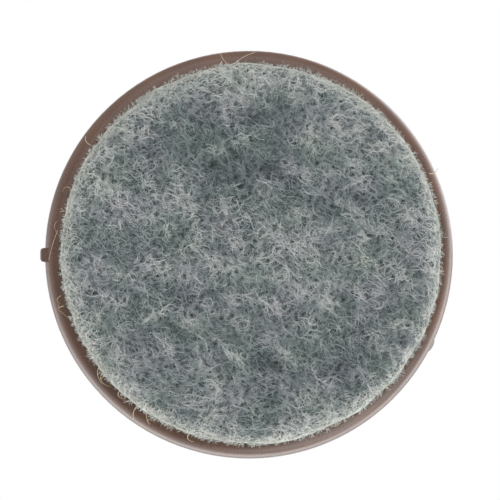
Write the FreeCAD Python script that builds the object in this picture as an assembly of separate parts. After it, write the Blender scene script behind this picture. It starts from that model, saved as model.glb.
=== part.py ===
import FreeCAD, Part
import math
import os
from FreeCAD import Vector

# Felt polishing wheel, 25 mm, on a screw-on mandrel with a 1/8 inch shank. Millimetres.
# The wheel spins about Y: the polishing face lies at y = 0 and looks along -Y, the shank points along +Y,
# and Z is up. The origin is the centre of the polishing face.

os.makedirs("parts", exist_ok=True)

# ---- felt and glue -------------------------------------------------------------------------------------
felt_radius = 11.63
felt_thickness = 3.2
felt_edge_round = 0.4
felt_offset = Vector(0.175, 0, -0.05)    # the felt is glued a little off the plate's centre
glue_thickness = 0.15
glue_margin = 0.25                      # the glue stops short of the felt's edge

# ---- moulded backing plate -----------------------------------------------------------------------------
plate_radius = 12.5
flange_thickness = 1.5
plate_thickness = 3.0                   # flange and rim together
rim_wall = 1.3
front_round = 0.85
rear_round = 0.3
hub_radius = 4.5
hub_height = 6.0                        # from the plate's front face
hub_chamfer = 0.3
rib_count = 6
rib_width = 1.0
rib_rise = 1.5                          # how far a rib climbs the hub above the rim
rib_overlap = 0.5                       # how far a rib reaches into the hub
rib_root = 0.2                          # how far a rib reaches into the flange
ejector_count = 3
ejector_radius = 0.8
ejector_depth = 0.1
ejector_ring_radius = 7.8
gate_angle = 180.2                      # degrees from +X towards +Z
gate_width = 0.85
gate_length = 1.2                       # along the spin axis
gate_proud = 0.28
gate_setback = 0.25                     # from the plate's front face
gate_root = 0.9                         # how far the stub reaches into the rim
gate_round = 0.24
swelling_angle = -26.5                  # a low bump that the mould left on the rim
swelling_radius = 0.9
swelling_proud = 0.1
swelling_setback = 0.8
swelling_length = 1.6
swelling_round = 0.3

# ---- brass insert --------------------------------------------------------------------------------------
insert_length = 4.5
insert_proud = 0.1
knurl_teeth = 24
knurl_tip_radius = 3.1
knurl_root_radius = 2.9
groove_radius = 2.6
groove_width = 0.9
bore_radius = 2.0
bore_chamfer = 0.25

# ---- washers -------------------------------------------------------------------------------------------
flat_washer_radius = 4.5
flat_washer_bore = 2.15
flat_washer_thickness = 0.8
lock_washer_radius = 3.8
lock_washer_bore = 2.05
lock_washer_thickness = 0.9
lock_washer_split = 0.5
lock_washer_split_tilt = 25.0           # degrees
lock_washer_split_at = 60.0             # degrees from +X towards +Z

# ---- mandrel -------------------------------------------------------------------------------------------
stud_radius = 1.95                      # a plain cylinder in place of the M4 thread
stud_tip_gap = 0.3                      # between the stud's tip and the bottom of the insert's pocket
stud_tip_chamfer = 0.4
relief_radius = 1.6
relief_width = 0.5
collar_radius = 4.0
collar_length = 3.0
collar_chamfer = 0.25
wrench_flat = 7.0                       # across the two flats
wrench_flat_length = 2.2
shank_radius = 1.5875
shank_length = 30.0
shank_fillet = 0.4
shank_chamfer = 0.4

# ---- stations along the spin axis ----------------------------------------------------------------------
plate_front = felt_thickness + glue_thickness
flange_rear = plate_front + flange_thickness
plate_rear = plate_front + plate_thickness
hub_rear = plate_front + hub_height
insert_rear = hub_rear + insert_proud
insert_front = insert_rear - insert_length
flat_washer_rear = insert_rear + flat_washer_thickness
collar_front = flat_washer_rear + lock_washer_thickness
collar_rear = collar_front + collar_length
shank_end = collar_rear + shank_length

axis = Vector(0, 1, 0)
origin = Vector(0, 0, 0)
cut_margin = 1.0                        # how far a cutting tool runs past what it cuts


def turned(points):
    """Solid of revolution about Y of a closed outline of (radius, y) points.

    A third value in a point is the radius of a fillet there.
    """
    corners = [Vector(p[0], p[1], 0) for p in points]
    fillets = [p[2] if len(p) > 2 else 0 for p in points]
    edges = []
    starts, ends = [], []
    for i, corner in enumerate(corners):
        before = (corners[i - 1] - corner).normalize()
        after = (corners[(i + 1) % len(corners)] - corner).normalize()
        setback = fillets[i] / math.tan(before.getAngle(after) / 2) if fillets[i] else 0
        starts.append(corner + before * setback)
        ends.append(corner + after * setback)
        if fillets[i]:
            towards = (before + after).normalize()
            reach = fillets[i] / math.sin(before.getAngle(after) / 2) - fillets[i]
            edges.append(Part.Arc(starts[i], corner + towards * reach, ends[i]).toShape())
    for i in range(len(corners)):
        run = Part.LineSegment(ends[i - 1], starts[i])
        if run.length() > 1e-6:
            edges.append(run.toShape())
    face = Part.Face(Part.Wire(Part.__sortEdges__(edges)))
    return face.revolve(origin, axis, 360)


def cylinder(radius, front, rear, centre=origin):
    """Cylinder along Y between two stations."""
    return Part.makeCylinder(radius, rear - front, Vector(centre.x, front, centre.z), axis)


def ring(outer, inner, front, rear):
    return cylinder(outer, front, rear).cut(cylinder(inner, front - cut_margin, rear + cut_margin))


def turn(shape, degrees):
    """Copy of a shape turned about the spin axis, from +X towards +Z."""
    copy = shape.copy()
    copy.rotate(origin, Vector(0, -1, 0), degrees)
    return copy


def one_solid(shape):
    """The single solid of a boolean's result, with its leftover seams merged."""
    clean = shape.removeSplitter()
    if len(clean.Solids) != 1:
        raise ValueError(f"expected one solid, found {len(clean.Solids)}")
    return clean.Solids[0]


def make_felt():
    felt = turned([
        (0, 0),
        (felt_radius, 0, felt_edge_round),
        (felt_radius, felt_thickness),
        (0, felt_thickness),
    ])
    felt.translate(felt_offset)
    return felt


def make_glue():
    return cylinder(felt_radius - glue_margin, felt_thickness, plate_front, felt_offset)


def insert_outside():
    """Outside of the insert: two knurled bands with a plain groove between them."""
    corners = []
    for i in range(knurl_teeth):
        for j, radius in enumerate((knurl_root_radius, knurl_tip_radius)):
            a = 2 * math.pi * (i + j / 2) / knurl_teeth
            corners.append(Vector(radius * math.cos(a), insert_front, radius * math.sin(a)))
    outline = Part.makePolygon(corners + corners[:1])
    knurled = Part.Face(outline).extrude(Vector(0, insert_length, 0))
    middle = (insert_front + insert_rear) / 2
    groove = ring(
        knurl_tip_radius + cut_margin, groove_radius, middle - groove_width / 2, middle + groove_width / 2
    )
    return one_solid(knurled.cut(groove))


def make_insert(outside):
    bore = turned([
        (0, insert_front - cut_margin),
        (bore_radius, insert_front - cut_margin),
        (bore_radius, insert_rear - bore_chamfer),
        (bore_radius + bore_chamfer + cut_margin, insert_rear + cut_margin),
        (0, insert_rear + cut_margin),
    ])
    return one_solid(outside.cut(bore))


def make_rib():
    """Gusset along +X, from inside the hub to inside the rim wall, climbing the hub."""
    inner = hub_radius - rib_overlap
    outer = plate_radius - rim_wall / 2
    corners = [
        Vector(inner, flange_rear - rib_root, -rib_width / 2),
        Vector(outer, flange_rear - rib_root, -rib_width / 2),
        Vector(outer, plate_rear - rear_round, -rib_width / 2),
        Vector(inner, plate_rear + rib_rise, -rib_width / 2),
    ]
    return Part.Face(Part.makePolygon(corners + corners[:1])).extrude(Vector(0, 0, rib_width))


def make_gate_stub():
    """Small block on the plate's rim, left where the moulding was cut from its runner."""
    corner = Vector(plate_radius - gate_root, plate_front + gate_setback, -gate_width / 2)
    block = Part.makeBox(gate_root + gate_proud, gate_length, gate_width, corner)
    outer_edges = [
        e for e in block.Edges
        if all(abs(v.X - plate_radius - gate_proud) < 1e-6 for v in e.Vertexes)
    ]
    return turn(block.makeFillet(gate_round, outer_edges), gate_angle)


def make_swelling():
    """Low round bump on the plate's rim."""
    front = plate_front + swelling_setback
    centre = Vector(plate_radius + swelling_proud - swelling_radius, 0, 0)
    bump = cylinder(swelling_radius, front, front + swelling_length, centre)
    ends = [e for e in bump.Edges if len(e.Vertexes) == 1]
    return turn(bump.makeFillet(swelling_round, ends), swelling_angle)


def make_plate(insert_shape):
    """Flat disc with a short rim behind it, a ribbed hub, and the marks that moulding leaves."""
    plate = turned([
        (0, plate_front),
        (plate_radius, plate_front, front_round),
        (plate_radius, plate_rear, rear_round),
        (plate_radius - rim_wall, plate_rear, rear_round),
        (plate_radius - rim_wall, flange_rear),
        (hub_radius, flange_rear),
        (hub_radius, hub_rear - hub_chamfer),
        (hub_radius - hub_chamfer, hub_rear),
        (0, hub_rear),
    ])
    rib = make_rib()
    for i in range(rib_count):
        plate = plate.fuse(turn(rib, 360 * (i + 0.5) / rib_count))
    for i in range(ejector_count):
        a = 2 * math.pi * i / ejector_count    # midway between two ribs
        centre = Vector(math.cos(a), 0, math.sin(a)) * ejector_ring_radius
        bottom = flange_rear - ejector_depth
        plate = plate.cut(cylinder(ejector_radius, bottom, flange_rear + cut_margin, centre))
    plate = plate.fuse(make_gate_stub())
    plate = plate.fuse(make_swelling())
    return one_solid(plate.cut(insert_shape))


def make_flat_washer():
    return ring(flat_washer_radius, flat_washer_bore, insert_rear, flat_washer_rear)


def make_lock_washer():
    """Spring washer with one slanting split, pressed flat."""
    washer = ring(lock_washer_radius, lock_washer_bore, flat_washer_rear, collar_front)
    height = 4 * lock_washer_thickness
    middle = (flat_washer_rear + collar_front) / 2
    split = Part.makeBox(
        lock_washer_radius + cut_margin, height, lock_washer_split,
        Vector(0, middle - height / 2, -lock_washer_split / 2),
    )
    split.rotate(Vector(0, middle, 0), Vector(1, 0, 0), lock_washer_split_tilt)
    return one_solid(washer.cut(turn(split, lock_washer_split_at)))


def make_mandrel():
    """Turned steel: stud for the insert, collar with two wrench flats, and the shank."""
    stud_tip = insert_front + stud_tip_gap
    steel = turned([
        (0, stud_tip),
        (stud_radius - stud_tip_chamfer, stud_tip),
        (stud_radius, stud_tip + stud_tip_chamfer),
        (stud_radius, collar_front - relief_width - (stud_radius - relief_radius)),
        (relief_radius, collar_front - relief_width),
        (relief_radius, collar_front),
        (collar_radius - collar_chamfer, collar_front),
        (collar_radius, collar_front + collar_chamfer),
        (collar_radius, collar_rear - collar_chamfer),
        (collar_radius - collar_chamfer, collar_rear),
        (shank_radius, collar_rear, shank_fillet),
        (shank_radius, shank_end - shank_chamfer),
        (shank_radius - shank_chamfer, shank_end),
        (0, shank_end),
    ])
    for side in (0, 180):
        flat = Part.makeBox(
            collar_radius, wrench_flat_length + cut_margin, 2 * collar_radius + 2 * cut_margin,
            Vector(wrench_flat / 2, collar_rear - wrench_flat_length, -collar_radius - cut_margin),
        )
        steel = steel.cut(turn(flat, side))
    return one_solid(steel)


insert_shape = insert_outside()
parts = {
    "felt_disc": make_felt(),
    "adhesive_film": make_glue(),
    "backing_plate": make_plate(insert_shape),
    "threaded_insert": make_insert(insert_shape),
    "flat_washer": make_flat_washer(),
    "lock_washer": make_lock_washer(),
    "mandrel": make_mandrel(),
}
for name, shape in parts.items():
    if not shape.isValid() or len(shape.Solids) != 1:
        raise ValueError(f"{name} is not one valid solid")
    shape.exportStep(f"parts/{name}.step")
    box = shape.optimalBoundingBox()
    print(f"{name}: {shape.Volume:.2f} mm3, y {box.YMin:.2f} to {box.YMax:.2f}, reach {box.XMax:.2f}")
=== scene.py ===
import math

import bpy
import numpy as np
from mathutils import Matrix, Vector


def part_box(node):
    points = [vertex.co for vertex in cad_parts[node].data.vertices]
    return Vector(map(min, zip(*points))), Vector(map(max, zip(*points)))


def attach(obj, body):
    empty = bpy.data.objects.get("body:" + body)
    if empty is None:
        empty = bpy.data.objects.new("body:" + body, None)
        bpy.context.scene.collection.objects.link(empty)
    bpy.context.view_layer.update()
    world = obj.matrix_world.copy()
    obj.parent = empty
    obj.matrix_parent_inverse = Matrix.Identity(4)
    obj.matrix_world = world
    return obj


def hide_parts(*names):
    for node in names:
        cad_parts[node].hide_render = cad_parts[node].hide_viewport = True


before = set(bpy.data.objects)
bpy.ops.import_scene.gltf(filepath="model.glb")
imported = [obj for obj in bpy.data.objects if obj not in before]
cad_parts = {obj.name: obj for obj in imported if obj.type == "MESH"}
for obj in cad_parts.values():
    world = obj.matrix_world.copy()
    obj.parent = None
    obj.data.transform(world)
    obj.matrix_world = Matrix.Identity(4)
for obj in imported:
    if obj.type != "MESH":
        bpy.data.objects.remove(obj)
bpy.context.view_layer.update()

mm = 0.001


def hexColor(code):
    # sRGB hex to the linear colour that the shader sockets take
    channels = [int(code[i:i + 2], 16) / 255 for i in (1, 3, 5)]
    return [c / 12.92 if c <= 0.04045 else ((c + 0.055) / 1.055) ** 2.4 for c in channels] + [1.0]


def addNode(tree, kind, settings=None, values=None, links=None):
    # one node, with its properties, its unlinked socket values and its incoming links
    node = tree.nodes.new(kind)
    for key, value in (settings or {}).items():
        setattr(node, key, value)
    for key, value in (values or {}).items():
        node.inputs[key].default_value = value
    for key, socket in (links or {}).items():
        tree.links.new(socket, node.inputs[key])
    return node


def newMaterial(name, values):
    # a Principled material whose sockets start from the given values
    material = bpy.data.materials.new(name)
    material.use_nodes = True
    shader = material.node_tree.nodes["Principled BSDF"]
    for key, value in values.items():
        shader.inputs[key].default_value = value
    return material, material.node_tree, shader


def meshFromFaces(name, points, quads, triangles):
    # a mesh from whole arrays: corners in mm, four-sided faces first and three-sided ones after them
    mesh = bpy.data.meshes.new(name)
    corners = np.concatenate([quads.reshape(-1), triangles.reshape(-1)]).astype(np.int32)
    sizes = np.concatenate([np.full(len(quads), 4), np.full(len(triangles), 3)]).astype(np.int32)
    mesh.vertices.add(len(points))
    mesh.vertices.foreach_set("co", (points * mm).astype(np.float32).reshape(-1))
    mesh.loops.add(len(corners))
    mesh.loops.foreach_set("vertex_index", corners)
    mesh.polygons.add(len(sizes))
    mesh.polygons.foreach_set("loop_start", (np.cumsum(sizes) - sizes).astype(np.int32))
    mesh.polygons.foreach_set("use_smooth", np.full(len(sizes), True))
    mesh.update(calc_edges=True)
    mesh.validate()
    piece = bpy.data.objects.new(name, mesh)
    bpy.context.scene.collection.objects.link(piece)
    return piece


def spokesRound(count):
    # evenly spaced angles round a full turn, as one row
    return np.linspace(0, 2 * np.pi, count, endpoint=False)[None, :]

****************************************

# What to work on:
Copy out only the lines running from the beginning of the data to the line with "glue_margin = 0.25", both ends included.

# The completed task:
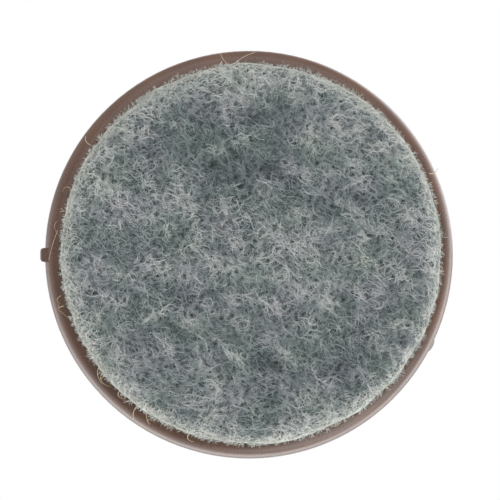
Write the FreeCAD Python script that builds the object in this picture as an assembly of separate parts. After it, write the Blender scene script behind this picture. It starts from that model, saved as model.glb.
=== part.py ===
import FreeCAD, Part
import math
import os
from FreeCAD import Vector

# Felt polishing wheel, 25 mm, on a screw-on mandrel with a 1/8 inch shank. Millimetres.
# The wheel spins about Y: the polishing face lies at y = 0 and looks along -Y, the shank points along +Y,
# and Z is up. The origin is the centre of the polishing face.

os.makedirs("parts", exist_ok=True)

# ---- felt and glue -------------------------------------------------------------------------------------
felt_radius = 11.63
felt_thickness = 3.2
felt_edge_round = 0.4
felt_offset = Vector(0.175, 0, -0.05)    # the felt is glued a little off the plate's centre
glue_thickness = 0.15
glue_margin = 0.25                      # the glue stops short of the felt's edge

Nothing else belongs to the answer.